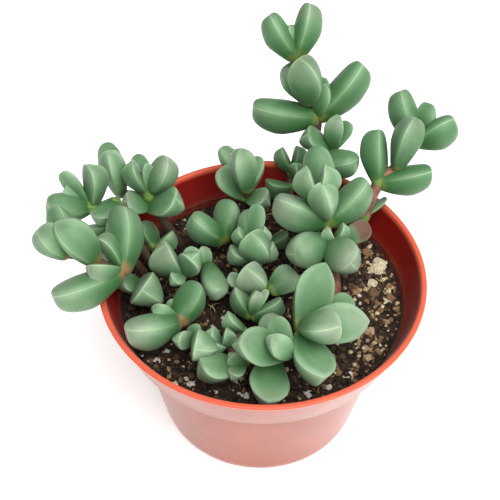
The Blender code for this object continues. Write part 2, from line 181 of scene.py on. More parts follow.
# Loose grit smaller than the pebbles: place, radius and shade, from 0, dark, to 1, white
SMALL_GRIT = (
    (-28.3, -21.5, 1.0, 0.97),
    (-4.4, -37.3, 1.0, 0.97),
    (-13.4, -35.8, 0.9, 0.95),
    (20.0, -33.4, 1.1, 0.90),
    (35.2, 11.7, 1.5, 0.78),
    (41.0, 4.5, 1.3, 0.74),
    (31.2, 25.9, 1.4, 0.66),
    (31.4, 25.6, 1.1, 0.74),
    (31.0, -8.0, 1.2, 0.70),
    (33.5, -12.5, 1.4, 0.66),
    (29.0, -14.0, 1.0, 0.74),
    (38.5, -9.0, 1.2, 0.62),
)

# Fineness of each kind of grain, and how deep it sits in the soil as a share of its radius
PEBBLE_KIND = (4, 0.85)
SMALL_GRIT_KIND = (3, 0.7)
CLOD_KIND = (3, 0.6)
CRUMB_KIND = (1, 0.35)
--
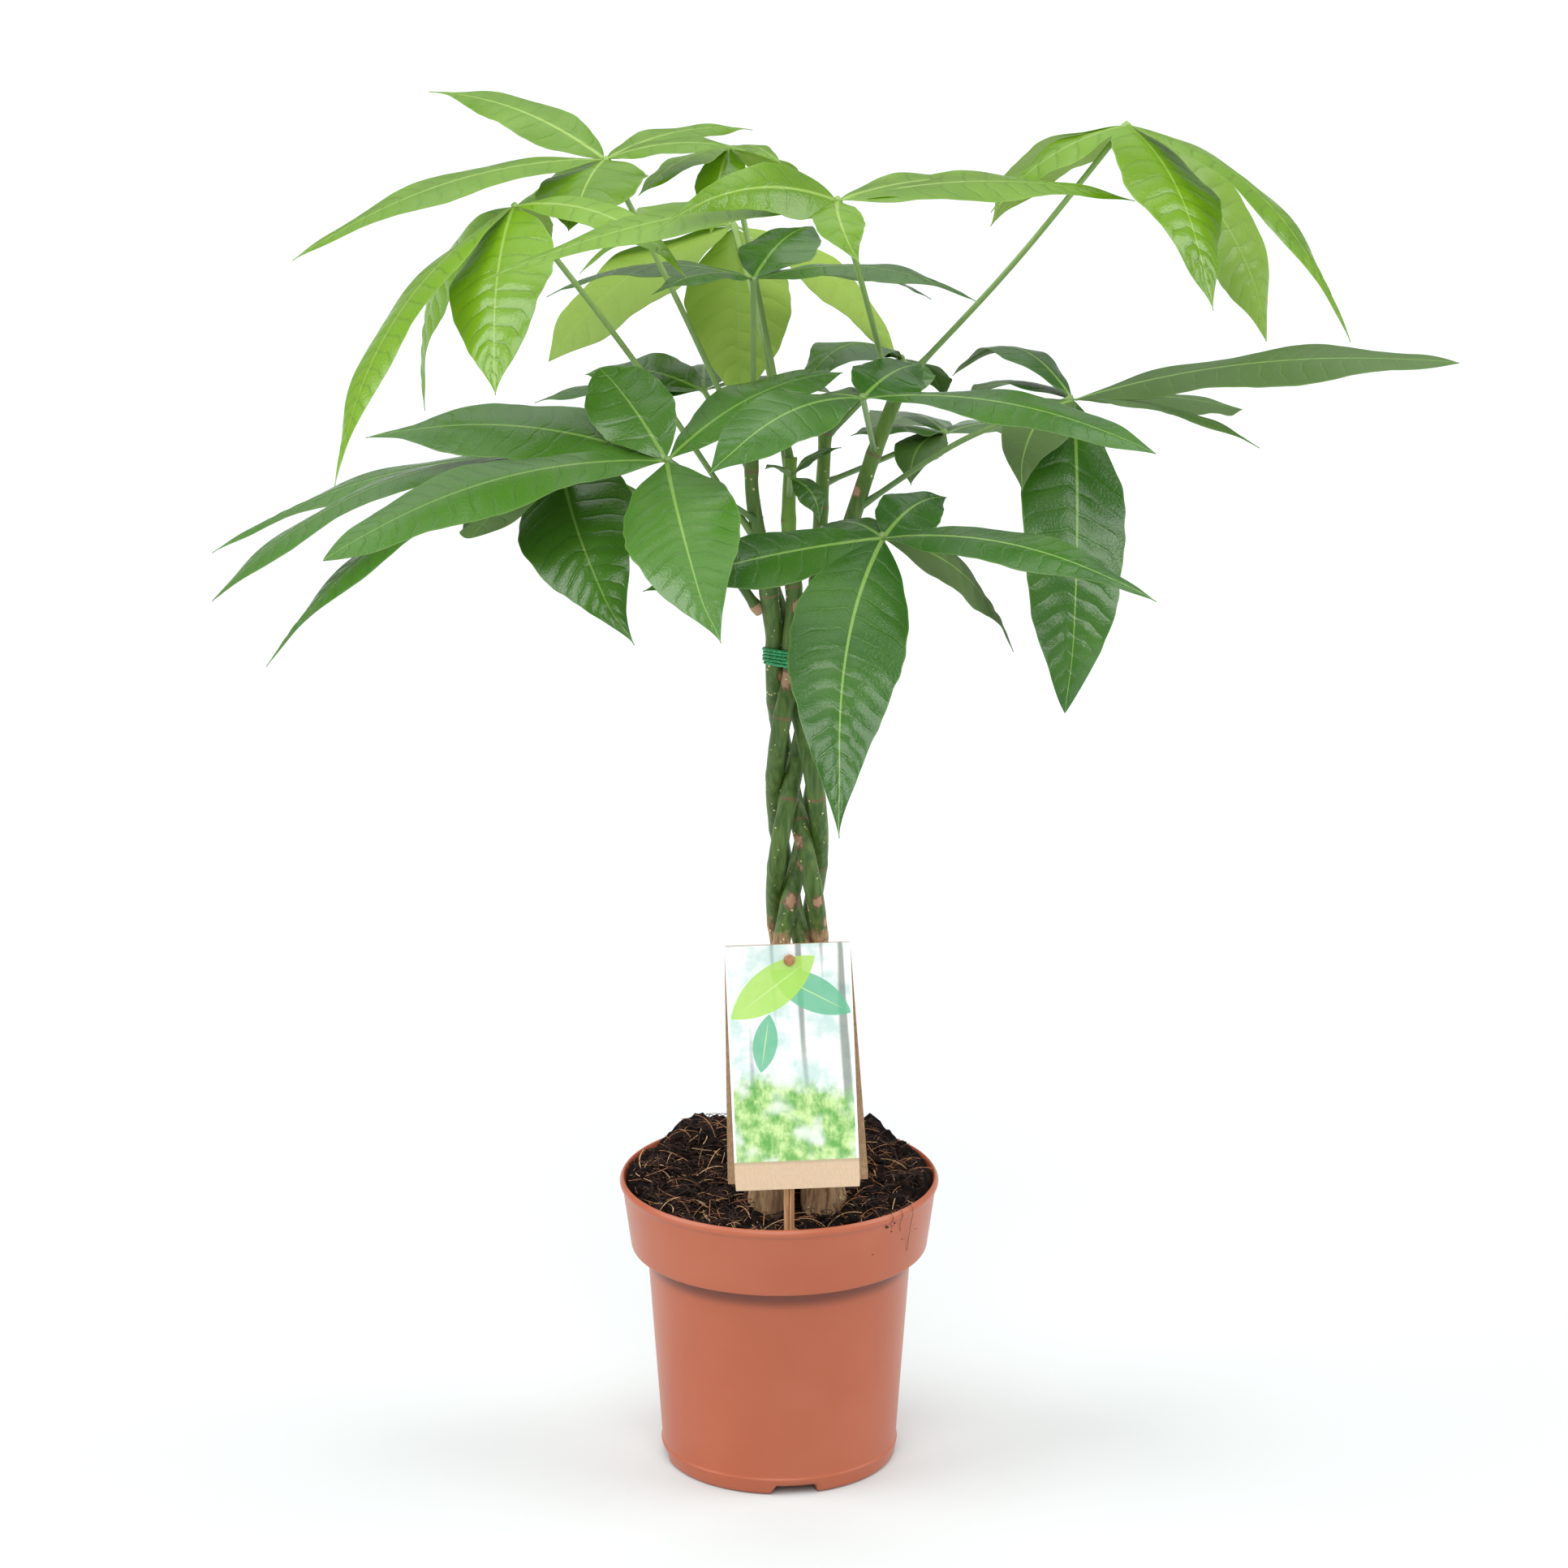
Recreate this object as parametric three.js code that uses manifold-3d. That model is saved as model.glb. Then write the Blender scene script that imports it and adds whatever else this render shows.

| Task to carry out |
Please return, exactly as they appear, the lines starting at the one that contains "The Blender code" and ending at the one that contains "CRUMB_KIND = (1, 0.35)".

| Task answer |
The Blender code for this object continues. Write part 2, from line 181 of scene.py on. More parts follow.
# Loose grit smaller than the pebbles: place, radius and shade, from 0, dark, to 1, white
SMALL_GRIT = (
    (-28.3, -21.5, 1.0, 0.97),
    (-4.4, -37.3, 1.0, 0.97),
    (-13.4, -35.8, 0.9, 0.95),
    (20.0, -33.4, 1.1, 0.90),
    (35.2, 11.7, 1.5, 0.78),
    (41.0, 4.5, 1.3, 0.74),
    (31.2, 25.9, 1.4, 0.66),
    (31.4, 25.6, 1.1, 0.74),
    (31.0, -8.0, 1.2, 0.70),
    (33.5, -12.5, 1.4, 0.66),
    (29.0, -14.0, 1.0, 0.74),
    (38.5, -9.0, 1.2, 0.62),
)

# Fineness of each kind of grain, and how deep it sits in the soil as a share of its radius
PEBBLE_KIND = (4, 0.85)
SMALL_GRIT_KIND = (3, 0.7)
CLOD_KIND = (3, 0.6)
CRUMB_KIND = (1, 0.35)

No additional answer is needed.